── SUPPLIED MATERIAL

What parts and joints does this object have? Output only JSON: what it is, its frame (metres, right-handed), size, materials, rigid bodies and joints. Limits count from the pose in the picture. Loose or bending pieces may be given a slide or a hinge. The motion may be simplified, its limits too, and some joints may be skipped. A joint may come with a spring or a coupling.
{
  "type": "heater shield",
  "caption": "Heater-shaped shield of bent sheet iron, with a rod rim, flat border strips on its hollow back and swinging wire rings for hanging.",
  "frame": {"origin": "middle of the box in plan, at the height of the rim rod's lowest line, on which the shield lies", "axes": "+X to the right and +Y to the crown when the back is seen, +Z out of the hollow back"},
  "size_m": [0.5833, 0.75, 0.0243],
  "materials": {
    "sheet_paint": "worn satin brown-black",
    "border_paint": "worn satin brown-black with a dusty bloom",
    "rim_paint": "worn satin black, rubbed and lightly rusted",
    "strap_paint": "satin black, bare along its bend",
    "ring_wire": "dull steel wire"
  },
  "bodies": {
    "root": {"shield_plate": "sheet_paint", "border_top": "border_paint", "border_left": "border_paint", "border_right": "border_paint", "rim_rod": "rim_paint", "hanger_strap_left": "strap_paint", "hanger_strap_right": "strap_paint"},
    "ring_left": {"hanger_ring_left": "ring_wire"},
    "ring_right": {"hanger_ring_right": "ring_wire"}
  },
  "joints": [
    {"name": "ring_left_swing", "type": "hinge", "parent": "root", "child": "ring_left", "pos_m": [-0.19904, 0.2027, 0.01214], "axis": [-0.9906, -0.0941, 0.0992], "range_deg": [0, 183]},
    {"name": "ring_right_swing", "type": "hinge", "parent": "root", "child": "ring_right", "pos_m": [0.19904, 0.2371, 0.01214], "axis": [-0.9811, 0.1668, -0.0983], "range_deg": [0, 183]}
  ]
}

────

• _GOAL_: List all lines above in which the string "hinge" appears.

• _CORRECT RESULT_:
What parts and joints does this object have? Output only JSON: what it is, its frame (metres, right-handed), size, materials, rigid bodies and joints. Limits count from the pose in the picture. Loose or bending pieces may be given a slide or a hinge. The motion may be simplified, its limits too, and some joints may be skipped. A joint may come with a spring or a coupling.
    {"name": "ring_left_swing", "type": "hinge", "parent": "root", "child": "ring_left", "pos_m": [-0.19904, 0.2027, 0.01214], "axis": [-0.9906, -0.0941, 0.0992], "range_deg": [0, 183]},
    {"name": "ring_right_swing", "type": "hinge", "parent": "root", "child": "ring_right", "pos_m": [0.19904, 0.2371, 0.01214], "axis": [-0.9811, 0.1668, -0.0983], "range_deg": [0, 183]}